Vegetables play little part in Jeanne Strang's Goose Fat and Garlic (Kyle Cathie). This is cookbook as travel literature. Even to contemplate cooking from it, you'd need to acquire a flock of geese and a housepig - don't worry, there are detailed instructions for parting the lobes of a goose liver to remove the gall, and for sticking the pig. Nearly every recipe calls for goose fat or belly of pork - even trout is cooked with salt pork - but the book is much more than recipes. It is a celebration of south-west France, land of the cassoulet and of truffles black as the souls of the damned, where the idea of cuisine minceur is as alien as McDonald's. Although, once having snared your rabbit, shot your grouse or speared your wild-boar, the recipes look perfectly possible, most of us will prefer to mull over this one at leisure on cold winter nights, dreaming of armagnac and summer, wondering why we don't emigrate.

At the other extreme from the extravagantly delicious cholesterol of Perigord, Alastair Little's Keep it Simple (Conran Octopus) is indeed simple, delighting in the pleasures of the fresh, but it is also full of useful ideas, clearly presented and seasonally arranged. A successful chef producing a practical manual is a rarity this winter.

Commoner is the vast cookbook as ego-trip, of which two examples are too loud to be ignored.

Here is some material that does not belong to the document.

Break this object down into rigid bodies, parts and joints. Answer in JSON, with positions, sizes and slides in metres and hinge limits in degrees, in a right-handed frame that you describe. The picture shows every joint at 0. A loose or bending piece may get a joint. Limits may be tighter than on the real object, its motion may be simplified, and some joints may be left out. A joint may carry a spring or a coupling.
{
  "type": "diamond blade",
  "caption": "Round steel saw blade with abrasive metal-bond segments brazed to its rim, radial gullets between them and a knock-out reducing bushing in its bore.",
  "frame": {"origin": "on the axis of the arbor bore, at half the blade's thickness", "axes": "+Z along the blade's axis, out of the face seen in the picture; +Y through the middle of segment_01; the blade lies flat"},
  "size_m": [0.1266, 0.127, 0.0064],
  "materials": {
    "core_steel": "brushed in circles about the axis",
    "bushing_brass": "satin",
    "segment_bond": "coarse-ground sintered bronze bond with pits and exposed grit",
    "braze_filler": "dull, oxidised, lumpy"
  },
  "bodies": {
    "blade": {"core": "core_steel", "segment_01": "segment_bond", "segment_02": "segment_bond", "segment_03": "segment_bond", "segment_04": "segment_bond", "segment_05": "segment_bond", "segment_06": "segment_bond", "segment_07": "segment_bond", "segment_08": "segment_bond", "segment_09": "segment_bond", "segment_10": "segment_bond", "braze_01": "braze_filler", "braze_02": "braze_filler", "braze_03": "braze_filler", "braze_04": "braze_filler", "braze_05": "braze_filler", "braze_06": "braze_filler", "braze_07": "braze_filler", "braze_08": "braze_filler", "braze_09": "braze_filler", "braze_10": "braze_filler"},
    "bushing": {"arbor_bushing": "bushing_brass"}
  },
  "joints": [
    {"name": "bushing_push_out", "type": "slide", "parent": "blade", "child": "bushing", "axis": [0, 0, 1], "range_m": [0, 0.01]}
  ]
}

White Heat (Mitchell Beazley) is a Marco Pierre White fanzine-with-recipes, larded with absurd, posturing comments like: 'At this moment I'm in the middle of a revolution with myself.'

The Essential Mosimann (Ebury Press) is a loving self-portrait of a man who set out to do precisely what he has done: who achieved, as he says 'every possible award there was to achieve'. His book has huge, beautiful pictures of chicken roasted with gold leaf, of supreme of grouse, and of Mosimann - with his father, his dog, his son, his staff, his honorary degree robes, his diplomas, his traditional Bernese costume, his famous customers, his logo, bow-tie, moustache and winning smile.

Only Mosimaniacs will be able to stomach it.